Once the Innovation Corporation is staffed, it will set out to implement programs and advocate for policy. Some of those have been identified through the work of the Innovation Commission. Others will become apparent through the Innovation Corporation’s work.

“There’s a series of recommendations from the commission that speak to it, but we’ve got to turn that into action,” Poole said.

“We know we want to stand up a pretty robust mentorship program.

“It’s one thing to have an idea. It’s another to bring it to fruition,” Poole added.

Helping in business planning, accessing capital and training, working through grant applications and commercializing technology are expected to be other initiatives of the Alabama Innovation Corporation.

The corporation board has two women, including Alabama Gov. Kay Ivey. Alabama native Condoleezza Rice, former U.S. secretary of state and director of the Hoover Institution, served on the Alabama Innovation Commission Advisory Council and was instrumental in developing the commission’s recommendations.

Ensuring women have a voice at this pivotal time is essential, said Melanie R. Bridgeforth, president and CEO of the Women’s Foundation of Alabama (WFA).

“Advancing systemic change that accelerates economic opportunity for women and creates a more equitable workplace requires an all-hands-on-deck approach with both the public and private sector at the table. Alabama Power has lent their voice and support to Women’s Foundation of Alabama as we’ve launched the Women’s Policy Institute Fellowship program and equipped community leaders across the state to advocate for common-sense, nonpartisan and community-driven public policy solutions,” she said. “Support from the business community makes WFA’s work possible and accelerates our vision of a state where power and possibility are not limited by gender, race or place.”

Quentin P. Riggins, senior vice president of Governmental and Corporate Affairs at Alabama Power, serves on the WFA board. Houston Smith, vice president of Governmental Affairs at Alabama Power, spoke at the event in Montgomery. He said an inclusive attitude shows the state and others have learned from past mistakes.

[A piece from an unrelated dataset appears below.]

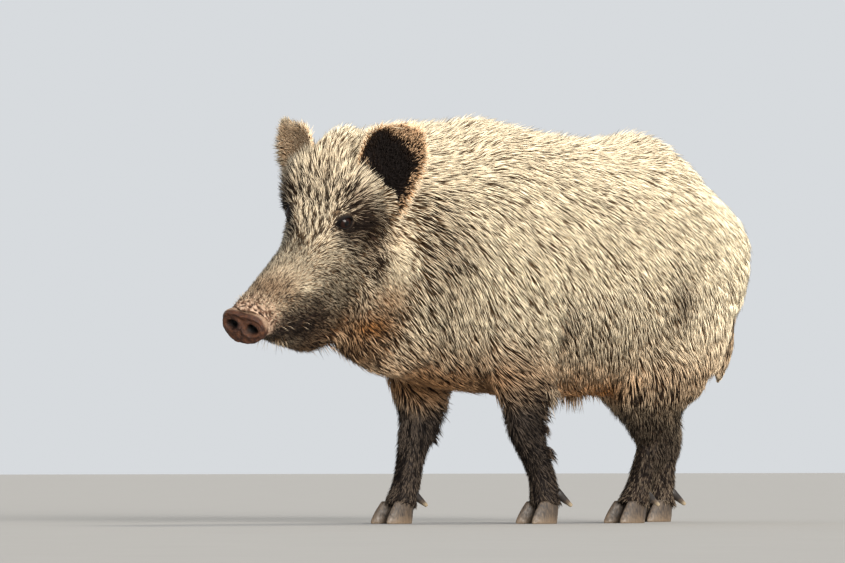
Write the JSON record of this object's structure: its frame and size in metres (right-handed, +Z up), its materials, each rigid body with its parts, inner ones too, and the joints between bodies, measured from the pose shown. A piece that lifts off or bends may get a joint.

“When our company was founded, women could not vote,” he said. “If anything has changed since our company’s inception, it would be that now, more than ever, we are actively advocating to create equitable opportunities for everyone in Alabama, understanding that an inclusive Alabama is a stronger Alabama. We can’t move Alabama forward unless we are collectively working together toward that goal. That’s exactly why we’re here tonight to talk about the private-public partnership called the Innovation Corporation created with this mission in mind.”

Poole said there are a number of ways Alabama can grow the innovation economy, but a key focus will be to convince more college graduates to remain here.

“In Alabama, we do a wonderful job of exporting. We export a lot of timber, we export a lot of cars, we export a lot of poultry and we export a lot of talent – we export a lot of college graduates,” he said. “So, we’re going to work real hard on talent retention, talent recruitment, creating pipelines through education with programming and mentorships into tech, into entrepreneurial-type areas.”